[begin Data segment]
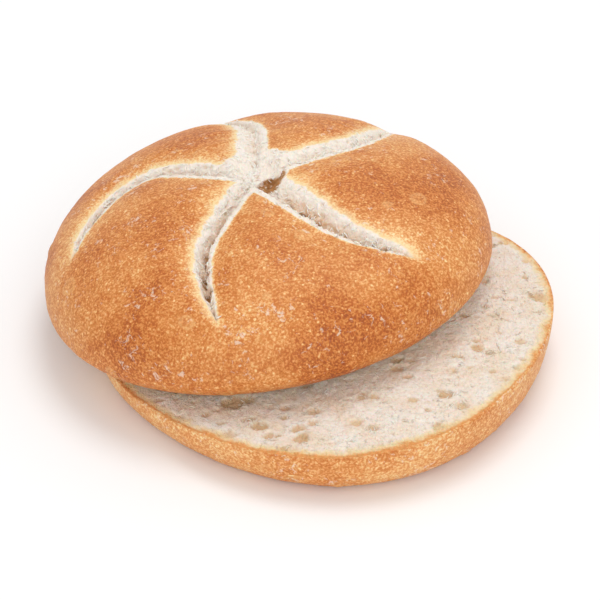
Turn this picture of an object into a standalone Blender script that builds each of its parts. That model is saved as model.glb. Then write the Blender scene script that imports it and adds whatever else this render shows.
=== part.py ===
"""A bread roll cut in two, its crown laid askew on its heel.

The crown is the domed top half. Five curved tears run out from a sunken star and part its crust into five
petals. The heel is the low bottom half, with a flat underside and a cut face of crumb. Both are solid bread.
"""

import math
from typing import NamedTuple

import bmesh
import bpy
from mathutils import Matrix, Vector

MM = 0.001

# The crown, in its own frame: the rim of its cut face lies in z = 0.
CROWN_RIM_RADIUS = 51.3 * MM
CROWN_WIDEST_RADIUS = 55.0 * MM
CROWN_WIDEST_HEIGHT = 5.3 * MM
CROWN_HEIGHT = 29.7 * MM
CROWN_SHOULDER = 0.9  # power of the dome's rise: under 1 makes fuller shoulders
CROWN_CRUMB_BELLY = 0.8 * MM  # how far the cut crumb swells below its rim
CROWN_LOBES = ((3, 0.015, math.radians(-13)),)  # waves round the outline: count, share of radius, azimuth

# The heel, in its own frame: its flat underside lies in z = 0.
HEEL_RIM_RADIUS = 52.6 * MM
HEEL_BASE_RADIUS = 44.0 * MM
HEEL_RIM_HEIGHT = 11.5 * MM  # over its middle
HEEL_CUT_SLOPE = 0.06  # rise of the cut face for each metre towards +X
HEEL_SIDE_SWELL = 0.6  # power of the side's swell: under 1 bulges low down
HEEL_CRUMB_MOUND = 3.0 * MM  # how far the cut crumb swells above its rim
HEEL_LOBES = ((2, 0.05, math.radians(5.4)), (3, 0.046, math.radians(39.7)))

CRUMB_SWELL_SKEW = 0.9  # how much higher both swellings are towards +X, where the halves part

# Where the crown lies on the heel.
CROWN_SLIDE = Vector((-14.8, 18.2, 13.8)) * MM  # from the heel's middle to the middle of the crown's cut
CROWN_TIP_FORWARD = math.radians(-2.0)
CROWN_TIP_LEFT = math.radians(-7.3)

# The star, a bowl with a hole in its floor, seen from above in the crown's frame.
STAR_CENTRE = Vector((1.1, 4.6)) * MM
STAR_RADIUS = 8.8 * MM
STAR_DEPTH = 4.4 * MM
STAR_FLOOR = 0.3  # share of the radius where the floor starts to rise
STAR_RIM_WIDTH = 0.8  # share of the radius that it takes to rise
HOLE_PLACE = Vector((4.4, -0.4)) * MM
HOLE_RADIUS = 3.7 * MM
HOLE_DEPTH = 3.2 * MM

# The tears. Each starts in the star and bends counter-clockwise as it runs outwards.
TEAR_BEND_START = 24.0 * MM  # radius where the tears begin to bend
TEAR_SHOULDER_DEPTH = 1.7 * MM  # how far the petals' edges roll down beside a tear
TEAR_SHOULDER_SPREAD = 2.2  # width of that roll, in half widths of the tear
TEAR_SHOULDER_REACH = 1.0 * MM  # and how much wider than that it is
TEAR_VALLEY_SHIFT = 0.15  # how far the valley lies towards the steep lip, in half widths
LIP_WIDTH = 1.4 * MM  # of the level lip between a tear's steep wall and the crust
TEAR_CLOSING_POWER = 2.5  # how late a tear begins to close on its way out
TEAR_TAPER = 0.9  # power of its narrowing: under 1 keeps it wide for longer
TEAR_SHALLOWING = 1.6  # how late it becomes shallower: over 1 keeps it deep for longer
TEAR_JOINING_POWER = 4  # how sharply neighbouring tears run together: higher leaves a crisper ridge


class Tear(NamedTuple):
    azimuth: float  # of its middle, near the star
    bend: float  # how far it has turned by the widest radius
    half_width: float
    reach: float  # radius where the crust closes
    lip: int  # 1 if the steep wall is on the counter-clockwise side, -1 if on the other
    depth: float


TEARS = (
    Tear(math.radians(33.5), math.radians(15), 4.1 * MM, 60.0 * MM, -1, 2.2 * MM),
    Tear(math.radians(92), math.radians(12), 4.2 * MM, 57.0 * MM, -1, 1.2 * MM),
    Tear(math.radians(153.5), math.radians(52), 3.8 * MM, 49.0 * MM, 1, 2.8 * MM),
    Tear(math.radians(246), math.radians(15.5), 3.2 * MM, 50.0 * MM, 1, 3.2 * MM),
    Tear(math.radians(311), math.radians(12.5), 4.9 * MM, 49.5 * MM, -1, 3.2 * MM),
)

# Rings of the meshes, counted down from the top pole.
CROWN_DOME_RINGS = 26
CROWN_SIDE_RINGS = 3
CROWN_UNDERSIDE_RINGS = 8
CROWN_PETAL_SEGMENTS = 17
PETAL_EDGE_CROWDING = 0.5  # 0 spaces the segments evenly over a petal, 1 crowds them into its edges
HEEL_CUT_RINGS = 10
HEEL_SIDE_RINGS = 7
HEEL_BASE_RINGS = 3
HEEL_SEGMENTS = 72
SHARP_EDGE = math.radians(50)


def eased(share):
    """A smooth rise from 0 to 1."""
    share = min(max(share, 0.0), 1.0)
    return share * share * (3 - 2 * share)


def outline(azimuth, lobes):
    """How much wider or narrower than a circle the bread is at this azimuth."""
    return 1 + sum(size * math.cos(count * (azimuth - place)) for count, size, place in lobes)


def swollen(height, share, x, rim_radius):
    """How far the crumb swells out of its cut at this share of the rim's radius."""
    return height * (1 - share**2) * (1 + CRUMB_SWELL_SKEW * x / rim_radius)


def tear_azimuth(tear, radius):
    bent = eased((radius - TEAR_BEND_START) / (CROWN_WIDEST_RADIUS - TEAR_BEND_START))
    return tear.azimuth + tear.bend * bent


def tear_slant(tear, radius):
    """Cosine of the angle between the tear and a radius: it turns a width along the ring into a true one."""
    step = 0.5 * MM
    turned = tear_azimuth(tear, radius + step) - tear_azimuth(tear, radius - step)
    return math.cos(math.atan(radius * turned / (2 * step)))


def tear_depth(tear, radius, azimuth):
    """How far one tear sinks the surface at this place."""
    if radius >= tear.reach:
        return 0.0
    turned = math.remainder(azimuth - tear_azimuth(tear, radius), math.tau)
    across = radius * turned * tear_slant(tear, radius) * tear.lip
    closing = 1 - (radius / tear.reach) ** TEAR_CLOSING_POWER
    half_width = tear.half_width * closing**TEAR_TAPER
    valley = TEAR_VALLEY_SHIFT * half_width
    wall = half_width - LIP_WIDTH * closing - valley if across > valley else half_width + valley
    sunk = 1 - eased(abs(across - valley) / wall)
    rolled = math.exp(-((across / (TEAR_SHOULDER_SPREAD * half_width + TEAR_SHOULDER_REACH)) ** 2))
    return eased(closing * TEAR_SHALLOWING) * (tear.depth * sunk + TEAR_SHOULDER_DEPTH * rolled)


def sunk_at(x, y):
    """How far the star, its tears and its hole sink the dome at a place seen from above."""
    place = Vector((x, y))
    azimuth = math.atan2(y, x)
    depths = [tear_depth(tear, place.length, azimuth) for tear in TEARS]
    away = (place - STAR_CENTRE).length / STAR_RADIUS
    from_hole = (place - HOLE_PLACE).length / HOLE_RADIUS
    bowl = STAR_DEPTH * (1 - eased((away - STAR_FLOOR) / STAR_RIM_WIDTH))
    depths.append(bowl + HOLE_DEPTH * (1 - eased(from_hole)))
    return sum(depth**TEAR_JOINING_POWER for depth in depths) ** (1 / TEAR_JOINING_POWER)


def petal_azimuth(turn, radius):
    """Turns an even share of the circle into an azimuth whose lines run along the tears."""
    petal, share = divmod(turn * len(TEARS), 1)
    share -= PETAL_EDGE_CROWDING * math.sin(math.tau * share) / math.tau
    start = tear_azimuth(TEARS[int(petal) % len(TEARS)], radius)
    end = tear_azimuth(TEARS[(int(petal) + 1) % len(TEARS)], radius)
    return start + share * ((end - start) % math.tau)


def crown_point(ring, turn):
    """Where a place on a unit sphere lies on the crown."""
    below_dome = ring - CROWN_DOME_RINGS
    below_rim = below_dome - CROWN_SIDE_RINGS
    if below_rim > 0:
        share = 1 - below_rim / CROWN_UNDERSIDE_RINGS
        radius = CROWN_RIM_RADIUS * share
        height = 0.0
    elif below_dome > 0:
        share = below_dome / CROWN_SIDE_RINGS
        radius = CROWN_WIDEST_RADIUS - (CROWN_WIDEST_RADIUS - CROWN_RIM_RADIUS) * share**2
        height = CROWN_WIDEST_HEIGHT * (1 - share)
    else:
        angle = math.pi / 2 * ring / CROWN_DOME_RINGS
        radius = CROWN_WIDEST_RADIUS * math.sin(angle)
        rise = max(math.cos(angle), 0.0) ** CROWN_SHOULDER
        height = CROWN_WIDEST_HEIGHT + (CROWN_HEIGHT - CROWN_WIDEST_HEIGHT) * rise
    azimuth = petal_azimuth(turn, radius)
    radius *= outline(azimuth, CROWN_LOBES)
    x = radius * math.cos(azimuth)
    y = radius * math.sin(azimuth)
    if below_rim > 0:
        height = -swollen(CROWN_CRUMB_BELLY, share, x, CROWN_RIM_RADIUS)
    if below_dome < 0:
        height -= sunk_at(x, y)
    return Vector((x, y, height))


def heel_point(ring, turn):
    """Where a place on a unit sphere lies on the heel."""
    azimuth = turn * math.tau
    below_rim = ring - HEEL_CUT_RINGS
    below_side = below_rim - HEEL_SIDE_RINGS
    if below_side > 0:
        radius = HEEL_BASE_RADIUS * (1 - below_side / HEEL_BASE_RINGS)
        rise = 0.0
    elif below_rim > 0:
        angle = math.pi / 2 * (1 - below_rim / HEEL_SIDE_RINGS)
        swell = max(math.sin(angle), 0.0) ** HEEL_SIDE_SWELL
        radius = HEEL_BASE_RADIUS + (HEEL_RIM_RADIUS - HEEL_BASE_RADIUS) * swell
        rise = 1 - math.cos(angle)
    else:
        radius = HEEL_RIM_RADIUS * ring / HEEL_CUT_RINGS
        rise = 1.0
    radius *= outline(azimuth, HEEL_LOBES)
    x = radius * math.cos(azimuth)
    y = radius * math.sin(azimuth)
    height = rise * (HEEL_RIM_HEIGHT + HEEL_CUT_SLOPE * x)
    if below_rim < 0:
        height += swollen(HEEL_CRUMB_MOUND, ring / HEEL_CUT_RINGS, x, HEEL_RIM_RADIUS)
    return Vector((x, y, height))


def shaped_sphere(name, segments, rings, point, cut_rings):
    """A closed mesh: a sphere whose rings and segments are moved to where `point` says.

    The faces between the rings of the cut take the second material, the crumb.
    """
    shape = bmesh.new()
    bmesh.ops.create_uvsphere(shape, u_segments=segments, v_segments=rings, radius=1.0)
    ring_of = {}
    for vertex in shape.verts:
        polar = math.acos(min(max(vertex.co.z, -1.0), 1.0))
        turn = math.atan2(vertex.co.y, vertex.co.x) / math.tau % 1
        ring_of[vertex] = round(polar / math.pi * rings)
        vertex.co = point(ring_of[vertex], round(turn * segments) % segments / segments)
    for face in shape.faces:
        if all(ring_of[vertex] in cut_rings for vertex in face.verts):
            face.material_index = 1
    mesh = bpy.data.meshes.new(name)
    shape.to_mesh(mesh)
    shape.free()
    mesh.shade_smooth()
    mesh.set_sharp_from_angle(angle=SHARP_EDGE)
    return mesh


def bread(name, colour, roughness):
    material = bpy.data.materials.new(name)
    material.use_nodes = True
    surface = material.node_tree.nodes["Principled BSDF"]
    surface.inputs["Base Color"].default_value = (*colour, 1.0)
    surface.inputs["Roughness"].default_value = roughness
    surface.inputs["Metallic"].default_value = 0.0
    return material


def add_piece(name, mesh, materials, collection, parent):
    piece = bpy.data.objects.new(name, mesh)
    for material in materials:
        mesh.materials.append(material)
    collection.objects.link(piece)
    piece.parent = parent
    return piece


def centre_on_underside(pieces, parent):
    """Moves the parent so that the origin is under the middle of the bounding box of all the pieces."""
    bpy.context.view_layer.update()
    corners = [piece.matrix_world @ vertex.co for piece in pieces for vertex in piece.data.vertices]
    low = Vector(min(corner[axis] for corner in corners) for axis in range(3))
    high = Vector(max(corner[axis] for corner in corners) for axis in range(3))
    parent.location = Vector((-(low.x + high.x) / 2, -(low.y + high.y) / 2, -low.z))


def build():
    for item in list(bpy.data.objects):
        bpy.data.objects.remove(item)
    collection = bpy.data.collections.new("bread_roll")
    bpy.context.scene.collection.children.link(collection)
    middle = bpy.data.objects.new("roll_middle", None)
    collection.objects.link(middle)

    crust = bread("crust", (0.62, 0.30, 0.10), 0.6)
    crumb = bread("crumb", (0.84, 0.74, 0.58), 0.8)

    crown_rings = CROWN_DOME_RINGS + CROWN_SIDE_RINGS + CROWN_UNDERSIDE_RINGS
    crown_segments = CROWN_PETAL_SEGMENTS * len(TEARS)
    crown_cut = range(CROWN_DOME_RINGS + CROWN_SIDE_RINGS, crown_rings + 1)
    crown_mesh = shaped_sphere("crown", crown_segments, crown_rings, crown_point, crown_cut)
    crown = add_piece("crown", crown_mesh, (crust, crumb), collection, middle)
    tip = Matrix.Rotation(CROWN_TIP_FORWARD, 4, "X") @ Matrix.Rotation(CROWN_TIP_LEFT, 4, "Y")
    crown.matrix_local = Matrix.Translation(CROWN_SLIDE) @ tip

    heel_rings = HEEL_CUT_RINGS + HEEL_SIDE_RINGS + HEEL_BASE_RINGS
    heel_cut = range(HEEL_CUT_RINGS + 1)
    heel_mesh = shaped_sphere("heel", HEEL_SEGMENTS, heel_rings, heel_point, heel_cut)
    heel = add_piece("heel", heel_mesh, (crust, crumb), collection, middle)

    centre_on_underside((crown, heel), middle)


build()
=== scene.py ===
"""A crusty bread roll cut in two: the finished look of its crown and its heel.

Five curved tears run out from a sunken star and part the crown's crust into petals. The crown lies askew on the
heel, whose cut face shows the crumb. Fine strands of crumb stand in the tears and on that cut. Lengths are in
metres and angles in radians.
"""

import math
from typing import NamedTuple

import bpy
import numpy as np
from mathutils import Matrix, Vector


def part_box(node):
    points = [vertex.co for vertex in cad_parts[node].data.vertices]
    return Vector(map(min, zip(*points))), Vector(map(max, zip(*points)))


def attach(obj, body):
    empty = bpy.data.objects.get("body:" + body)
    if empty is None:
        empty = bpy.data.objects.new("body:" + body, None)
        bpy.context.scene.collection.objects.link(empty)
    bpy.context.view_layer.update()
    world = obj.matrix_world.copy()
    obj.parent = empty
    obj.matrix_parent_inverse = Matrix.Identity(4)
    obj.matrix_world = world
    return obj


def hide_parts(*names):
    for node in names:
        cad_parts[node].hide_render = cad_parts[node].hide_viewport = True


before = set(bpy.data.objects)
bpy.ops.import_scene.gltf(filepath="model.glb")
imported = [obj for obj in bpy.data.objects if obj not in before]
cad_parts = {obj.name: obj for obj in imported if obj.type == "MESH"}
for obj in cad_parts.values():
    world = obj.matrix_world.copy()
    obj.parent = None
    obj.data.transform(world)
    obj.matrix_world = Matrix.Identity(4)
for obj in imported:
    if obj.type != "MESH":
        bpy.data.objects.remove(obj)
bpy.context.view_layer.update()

MM = 0.001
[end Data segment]
*Do this:*
Can you repeat, word for word, every line above from the one containing "heel_rings = HEEL_CUT_RINGS" down to the one containing "and its heel.", including both?

*Solution to this task:*
    heel_rings = HEEL_CUT_RINGS + HEEL_SIDE_RINGS + HEEL_BASE_RINGS
    heel_cut = range(HEEL_CUT_RINGS + 1)
    heel_mesh = shaped_sphere("heel", HEEL_SEGMENTS, heel_rings, heel_point, heel_cut)
    heel = add_piece("heel", heel_mesh, (crust, crumb), collection, middle)

    centre_on_underside((crown, heel), middle)


build()
=== scene.py ===
"""A crusty bread roll cut in two: the finished look of its crown and its heel.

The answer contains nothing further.